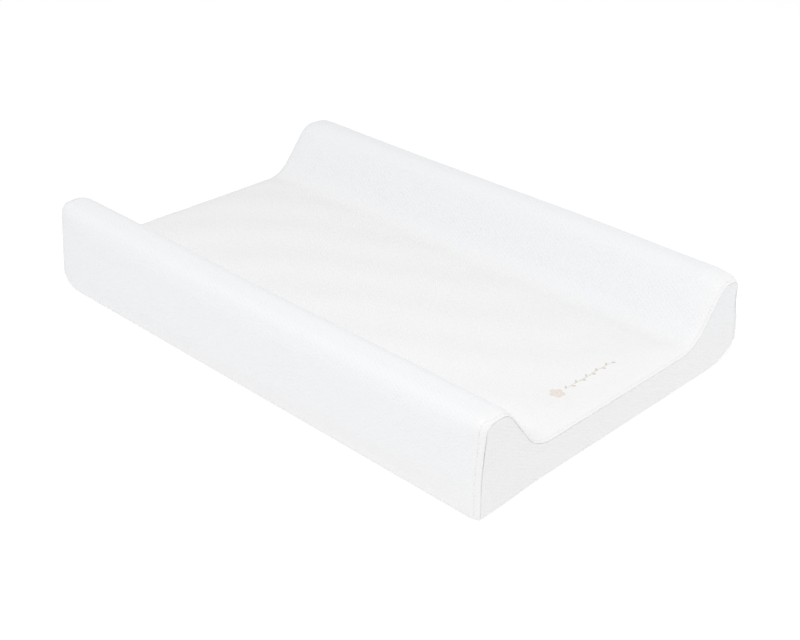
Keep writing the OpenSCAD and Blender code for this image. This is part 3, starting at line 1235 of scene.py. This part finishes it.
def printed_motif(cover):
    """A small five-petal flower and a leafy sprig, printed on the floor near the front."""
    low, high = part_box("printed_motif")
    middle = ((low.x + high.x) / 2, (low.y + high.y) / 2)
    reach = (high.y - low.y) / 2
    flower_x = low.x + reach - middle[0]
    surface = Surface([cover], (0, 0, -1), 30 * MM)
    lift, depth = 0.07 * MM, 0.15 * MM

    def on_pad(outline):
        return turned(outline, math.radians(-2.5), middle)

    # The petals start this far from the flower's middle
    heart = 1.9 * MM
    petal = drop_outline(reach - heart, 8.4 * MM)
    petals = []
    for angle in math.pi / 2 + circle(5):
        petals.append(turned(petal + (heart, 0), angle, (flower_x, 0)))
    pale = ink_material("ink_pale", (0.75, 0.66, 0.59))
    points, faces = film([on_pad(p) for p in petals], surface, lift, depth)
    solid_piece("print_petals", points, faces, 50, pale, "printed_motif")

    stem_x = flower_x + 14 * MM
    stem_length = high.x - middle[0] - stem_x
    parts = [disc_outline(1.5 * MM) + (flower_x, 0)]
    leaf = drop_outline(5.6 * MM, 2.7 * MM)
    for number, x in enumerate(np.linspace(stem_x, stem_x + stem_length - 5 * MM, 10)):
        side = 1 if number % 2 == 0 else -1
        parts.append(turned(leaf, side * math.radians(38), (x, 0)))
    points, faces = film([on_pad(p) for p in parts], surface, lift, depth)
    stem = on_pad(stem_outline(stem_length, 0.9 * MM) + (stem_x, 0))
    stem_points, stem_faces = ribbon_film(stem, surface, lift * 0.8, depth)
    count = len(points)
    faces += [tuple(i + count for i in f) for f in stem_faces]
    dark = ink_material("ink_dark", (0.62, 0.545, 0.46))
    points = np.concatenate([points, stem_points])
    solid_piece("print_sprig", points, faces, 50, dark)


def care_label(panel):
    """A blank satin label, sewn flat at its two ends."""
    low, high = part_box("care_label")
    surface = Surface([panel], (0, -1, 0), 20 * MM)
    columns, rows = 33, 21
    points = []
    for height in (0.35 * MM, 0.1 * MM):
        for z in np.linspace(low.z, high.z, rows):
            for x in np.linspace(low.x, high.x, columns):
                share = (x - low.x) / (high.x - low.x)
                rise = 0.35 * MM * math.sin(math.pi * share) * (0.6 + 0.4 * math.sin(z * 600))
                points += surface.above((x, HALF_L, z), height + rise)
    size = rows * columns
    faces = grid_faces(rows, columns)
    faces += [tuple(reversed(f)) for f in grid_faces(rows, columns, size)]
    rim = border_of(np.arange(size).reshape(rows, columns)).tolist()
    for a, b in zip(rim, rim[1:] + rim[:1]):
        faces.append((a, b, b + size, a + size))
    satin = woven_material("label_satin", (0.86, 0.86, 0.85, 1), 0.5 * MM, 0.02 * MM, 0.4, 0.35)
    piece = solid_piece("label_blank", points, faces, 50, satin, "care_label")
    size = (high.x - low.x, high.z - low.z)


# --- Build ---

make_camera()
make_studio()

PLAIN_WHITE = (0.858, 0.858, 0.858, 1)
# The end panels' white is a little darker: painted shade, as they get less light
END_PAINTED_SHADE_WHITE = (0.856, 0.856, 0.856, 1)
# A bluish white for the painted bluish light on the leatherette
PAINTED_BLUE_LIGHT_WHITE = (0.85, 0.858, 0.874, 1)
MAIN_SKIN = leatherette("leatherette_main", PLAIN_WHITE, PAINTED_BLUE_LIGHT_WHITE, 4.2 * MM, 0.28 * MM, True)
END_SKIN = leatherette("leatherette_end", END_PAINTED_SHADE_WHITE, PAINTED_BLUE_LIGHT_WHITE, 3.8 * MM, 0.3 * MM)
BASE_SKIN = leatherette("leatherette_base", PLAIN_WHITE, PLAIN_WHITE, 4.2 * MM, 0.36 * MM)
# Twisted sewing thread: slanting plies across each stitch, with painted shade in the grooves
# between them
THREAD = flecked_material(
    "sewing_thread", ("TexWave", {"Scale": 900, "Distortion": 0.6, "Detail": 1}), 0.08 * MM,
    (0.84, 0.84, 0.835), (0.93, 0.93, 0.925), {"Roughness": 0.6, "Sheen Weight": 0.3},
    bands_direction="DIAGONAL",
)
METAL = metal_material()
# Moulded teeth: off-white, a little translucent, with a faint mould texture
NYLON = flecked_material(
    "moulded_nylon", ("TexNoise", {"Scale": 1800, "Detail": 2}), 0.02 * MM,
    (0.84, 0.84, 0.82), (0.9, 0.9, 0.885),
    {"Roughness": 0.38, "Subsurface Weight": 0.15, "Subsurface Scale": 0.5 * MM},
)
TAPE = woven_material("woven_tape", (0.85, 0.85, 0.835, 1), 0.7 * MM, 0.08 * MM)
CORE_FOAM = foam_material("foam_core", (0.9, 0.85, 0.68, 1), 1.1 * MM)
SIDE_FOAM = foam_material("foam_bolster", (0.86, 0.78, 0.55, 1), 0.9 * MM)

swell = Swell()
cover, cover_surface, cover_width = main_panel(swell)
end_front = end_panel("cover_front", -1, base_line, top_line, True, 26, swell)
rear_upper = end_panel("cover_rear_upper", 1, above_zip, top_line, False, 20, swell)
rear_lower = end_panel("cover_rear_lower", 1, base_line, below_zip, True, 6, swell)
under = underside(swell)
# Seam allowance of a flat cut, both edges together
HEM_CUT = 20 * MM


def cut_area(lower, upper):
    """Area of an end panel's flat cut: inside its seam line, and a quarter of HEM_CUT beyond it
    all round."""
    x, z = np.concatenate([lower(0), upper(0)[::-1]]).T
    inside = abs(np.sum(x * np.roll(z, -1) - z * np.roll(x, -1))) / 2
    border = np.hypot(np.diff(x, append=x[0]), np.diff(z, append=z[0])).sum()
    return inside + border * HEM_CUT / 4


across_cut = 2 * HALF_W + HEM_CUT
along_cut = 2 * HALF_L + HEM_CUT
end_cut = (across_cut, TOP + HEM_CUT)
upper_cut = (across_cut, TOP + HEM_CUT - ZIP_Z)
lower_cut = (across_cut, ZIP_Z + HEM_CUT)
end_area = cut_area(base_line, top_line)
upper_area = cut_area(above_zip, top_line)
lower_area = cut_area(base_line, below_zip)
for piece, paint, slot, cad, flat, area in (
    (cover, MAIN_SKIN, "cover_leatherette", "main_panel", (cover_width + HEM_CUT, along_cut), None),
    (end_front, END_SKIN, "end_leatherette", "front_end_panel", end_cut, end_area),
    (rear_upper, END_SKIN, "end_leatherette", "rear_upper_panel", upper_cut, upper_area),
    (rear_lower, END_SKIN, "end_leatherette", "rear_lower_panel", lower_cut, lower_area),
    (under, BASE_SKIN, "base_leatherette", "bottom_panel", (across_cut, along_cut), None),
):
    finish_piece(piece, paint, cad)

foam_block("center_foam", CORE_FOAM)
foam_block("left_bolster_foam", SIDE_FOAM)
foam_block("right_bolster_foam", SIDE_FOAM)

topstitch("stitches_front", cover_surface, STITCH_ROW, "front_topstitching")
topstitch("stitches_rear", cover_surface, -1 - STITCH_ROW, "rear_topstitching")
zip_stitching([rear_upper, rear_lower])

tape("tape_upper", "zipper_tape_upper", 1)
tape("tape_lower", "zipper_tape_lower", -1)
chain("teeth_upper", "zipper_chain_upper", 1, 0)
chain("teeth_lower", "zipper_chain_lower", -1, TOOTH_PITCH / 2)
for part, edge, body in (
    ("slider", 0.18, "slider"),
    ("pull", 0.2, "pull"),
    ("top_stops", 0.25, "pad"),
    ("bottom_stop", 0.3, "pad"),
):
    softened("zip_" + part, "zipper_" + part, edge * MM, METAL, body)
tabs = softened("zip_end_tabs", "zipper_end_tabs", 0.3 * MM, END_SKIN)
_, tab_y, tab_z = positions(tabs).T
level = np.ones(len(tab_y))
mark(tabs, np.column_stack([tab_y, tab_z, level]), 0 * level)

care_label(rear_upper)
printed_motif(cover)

§ **Description of the task**:
Reprint the data above from the opening line to the line holding "faces, 50, dark)", inclusive, and nothing else.

§ **Result of the task**:
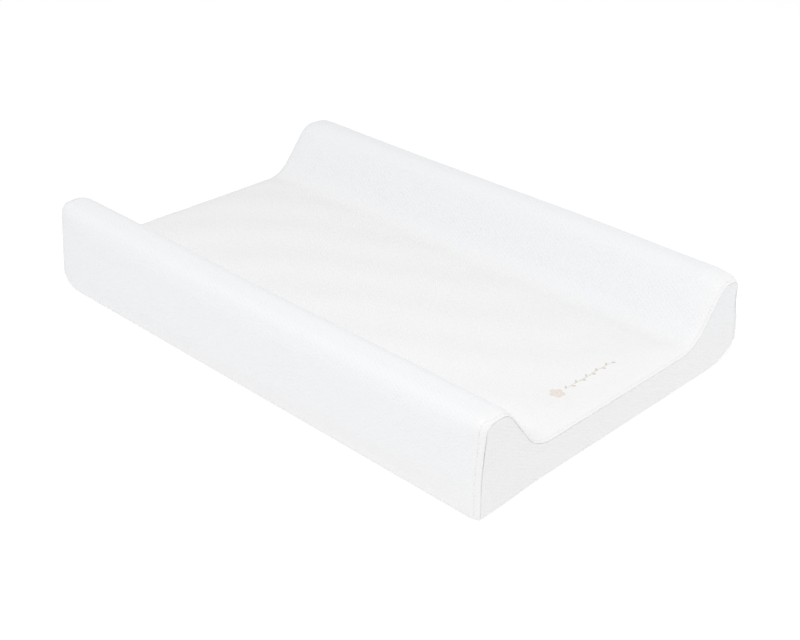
Keep writing the OpenSCAD and Blender code for this image. This is part 3, starting at line 1235 of scene.py. This part finishes it.
def printed_motif(cover):
    """A small five-petal flower and a leafy sprig, printed on the floor near the front."""
    low, high = part_box("printed_motif")
    middle = ((low.x + high.x) / 2, (low.y + high.y) / 2)
    reach = (high.y - low.y) / 2
    flower_x = low.x + reach - middle[0]
    surface = Surface([cover], (0, 0, -1), 30 * MM)
    lift, depth = 0.07 * MM, 0.15 * MM

    def on_pad(outline):
        return turned(outline, math.radians(-2.5), middle)

    # The petals start this far from the flower's middle
    heart = 1.9 * MM
    petal = drop_outline(reach - heart, 8.4 * MM)
    petals = []
    for angle in math.pi / 2 + circle(5):
        petals.append(turned(petal + (heart, 0), angle, (flower_x, 0)))
    pale = ink_material("ink_pale", (0.75, 0.66, 0.59))
    points, faces = film([on_pad(p) for p in petals], surface, lift, depth)
    solid_piece("print_petals", points, faces, 50, pale, "printed_motif")

    stem_x = flower_x + 14 * MM
    stem_length = high.x - middle[0] - stem_x
    parts = [disc_outline(1.5 * MM) + (flower_x, 0)]
    leaf = drop_outline(5.6 * MM, 2.7 * MM)
    for number, x in enumerate(np.linspace(stem_x, stem_x + stem_length - 5 * MM, 10)):
        side = 1 if number % 2 == 0 else -1
        parts.append(turned(leaf, side * math.radians(38), (x, 0)))
    points, faces = film([on_pad(p) for p in parts], surface, lift, depth)
    stem = on_pad(stem_outline(stem_length, 0.9 * MM) + (stem_x, 0))
    stem_points, stem_faces = ribbon_film(stem, surface, lift * 0.8, depth)
    count = len(points)
    faces += [tuple(i + count for i in f) for f in stem_faces]
    dark = ink_material("ink_dark", (0.62, 0.545, 0.46))
    points = np.concatenate([points, stem_points])
    solid_piece("print_sprig", points, faces, 50, dark)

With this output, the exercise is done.